The Domestic Content Bonus Adder for the Clean Energy ITC is a similar provision, though it functions as a carrot instead of a stick. The Domestic Content Bonus provides an additional 10% increase to the base 30% ITC credit if a minimum percentage of the project’s component cost is sourced from the U.S. (along with 100% of the steel and/or iron content of the project, with some exceptions). It’s important to note that while meeting the requirements of this bonus is optional, it is stricter than the FEOC provision. FEOC compliance can be achieved with internationally sourced components so long as PFEs are avoided; domestic content compliance, as the name suggests, must be met with components from the U.S. Like the MACR threshold under FEOC rules, the minimum required Domestic Content percentage to claim the adder has increased annually; for projects that begin construction in 2026, the required domestic content percentage is 50%. For projects beginning construction in 2027, the required percentage reaches its cap of 55%. Additionally, projects above 1 MW must meet the prevailing wage and apprenticeship requirements outlined in the IRA, else the domestic content bonus will only add two additional percentage points (2%) to the 30% ITC credit.

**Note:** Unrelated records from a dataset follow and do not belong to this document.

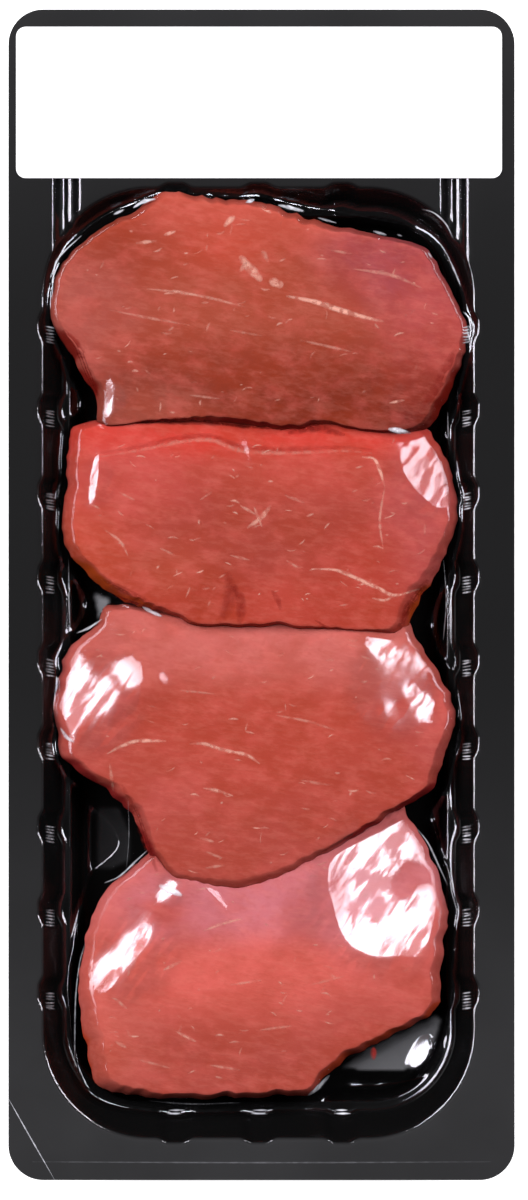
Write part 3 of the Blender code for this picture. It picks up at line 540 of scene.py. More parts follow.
def sink_channels(points):
    """Lowers the points that lie over a channel onto its trough."""
    x, y, z = points.T
    depth = np.zeros(len(points))
    for middle in CHANNEL_MIDDLES:
        past = np.maximum(y - (CHANNEL_END - CHANNEL_HALF), 0.0)
        across = np.hypot(np.abs(x - middle), past)
        share = np.clip((across - CHANNEL_FLAT) / (CHANNEL_HALF - CHANNEL_FLAT), 0.0, 1.0)
        trough = CHANNEL_DEPTH * (1 - share ** 1.35) * (1 - share ** 6)
        depth = np.maximum(depth, np.where(y > CHANNEL_START, trough, 0.0))
    trough = TRAY_HEIGHT - depth
    share = np.clip(0.5 + 0.5 * (trough - z) / CHANNEL_BLEND, 0.0, 1.0)
    carved = trough * (1 - share) + z * share - CHANNEL_BLEND * share * (1 - share)
    return np.column_stack([x, y, np.where(trough < TRAY_HEIGHT - 1e-6, carved, z)])


def facing(heading):
    """A heading in degrees from +X, as a direction in plan."""
    turn = math.radians(heading)
    return np.array([math.cos(turn), math.sin(turn)])


def seen_along(x, y, way):
    """How far places lie along a direction, and how far to its left."""
    return x * way[0] + y * way[1], y * way[0] - x * way[1]


def inside_polygon(points, polygon):
    """Which points lie inside a closed polygon."""
    x, y = points[:, 0][:, None], points[:, 1][:, None]
    ax, ay = polygon[:, 0][None, :], polygon[:, 1][None, :]
    bx, by = np.roll(polygon[:, 0], -1)[None, :], np.roll(polygon[:, 1], -1)[None, :]
    crosses = (ay > y) != (by > y)
    with np.errstate(divide="ignore", invalid="ignore"):
        hit = x < (bx - ax) * (y - ay) / (by - ay) + ax
    return (np.sum(crosses & hit, axis=1) % 2) == 1


def fill_flange(bm, hole):
    """Fills the flange between the cavity's first row and the tray's rim."""
    half_x, half_y = TRAY_WIDTH / 2, TRAY_LENGTH / 2
    rim = rounded_outline(-half_x, half_x, -half_y, half_y, TRAY_CORNER, RIM_STEPS)
    grid = np.array([
        (middle + across, y) for middle in CHANNEL_MIDDLES
        for across in np.linspace(-1.05 * CHANNEL_HALF, 1.05 * CHANNEL_HALF, CHANNEL_COLUMNS)
        for y in np.arange(*CHANNEL_ROWS)])
    grid = grid[~inside_polygon(grid, hole)]
    gaps = np.hypot(grid[:, None, 0] - hole[None, :, 0], grid[:, None, 1] - hole[None, :, 1])
    grid = grid[np.min(gaps, axis=1) > 0.25 * MM]
    first, last = len(rim), len(rim) + len(hole)
    edges = [(i, (i + 1) % first) for i in range(first)]
    edges += [(i, i + 1 if i + 1 < last else first) for i in range(first, last)]
    vectors = [Vector(point) for point in np.concatenate([rim, hole, grid])]
    spots, _, triangles, _, _, _ = delaunay_2d_cdt(vectors, edges, [], 0, 1e-8)
    spots = np.array([tuple(spot) for spot in spots])
    points = sink_channels(np.column_stack([spots, np.full(len(spots), TRAY_HEIGHT)]))
    middles = np.array([spots[list(triangle)].mean(axis=0) for triangle in triangles])
    verts = [bm.verts.new(point) for point in points]
    for triangle, hidden in zip(triangles, inside_polygon(middles, hole)):
        if not hidden:
            bm.faces.new([verts[i] for i in triangle])


def tray_mesh():
    """The tray's upper skin: flange, channels, lobed wall, ledge and floor."""
    folds = [fine_ring(ring, lobed) for ring, lobed in (
        (grow(MOUTH, FLANGE_START), True), (MOUTH, True), (WALL_FOOT, True), (LEDGE_LIP, False),
        (FLOOR_EDGE, False), (grow(FLOOR_EDGE, -FLOOR_START), False))]
    rows = [folds[0]]
    for i in range(1, len(folds) - 1):
        rounded = fillet(folds[i - 1], folds[i], folds[i + 1], FILLETS[i - 1])
        start = rows[-1]
        if i > 1:
            rows += [start + (rounded[0] - start) * k / WALL_STEPS for k in range(1, WALL_STEPS)]
        rows += rounded
    rows = [sink_channels(row) for row in rows + folds[-1:]]

    bm = bmesh.new()
    bm.faces.new(join_rings(bm, rows)[-1])
    fill_flange(bm, rows[0][:, :2])
    bmesh.ops.remove_doubles(bm, verts=bm.verts, dist=1e-6)
    bmesh.ops.recalc_face_normals(bm, faces=bm.faces)
    if sum(face.normal.z * face.calc_area() for face in bm.faces) < 0:
        bmesh.ops.reverse_faces(bm, faces=bm.faces)
    return made_mesh("tray_shell", bm, smooth=False)


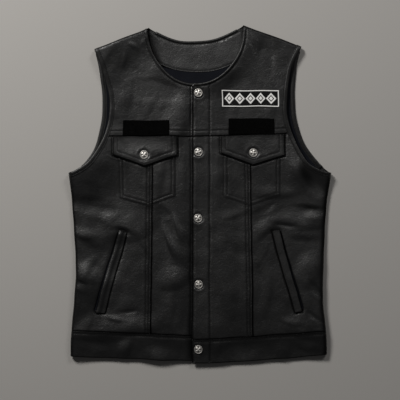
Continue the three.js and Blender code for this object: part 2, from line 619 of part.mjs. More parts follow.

As the incentive landscape continues to narrow for renewable generation while remaining open—though more complex—for energy storage, success will increasingly depend on early, deliberate compliance planning. FEOC eligibility, MACR thresholds, and Domestic Content requirements each impose distinct and escalating constraints that cannot be evaluated in isolation. Project owners and operators that proactively map supply chains, ownership structures, and procurement strategies against these evolving rules will be best positioned to preserve ITC eligibility, maximize available adders, and protect long-term project economics in an increasingly constrained federal incentive environment.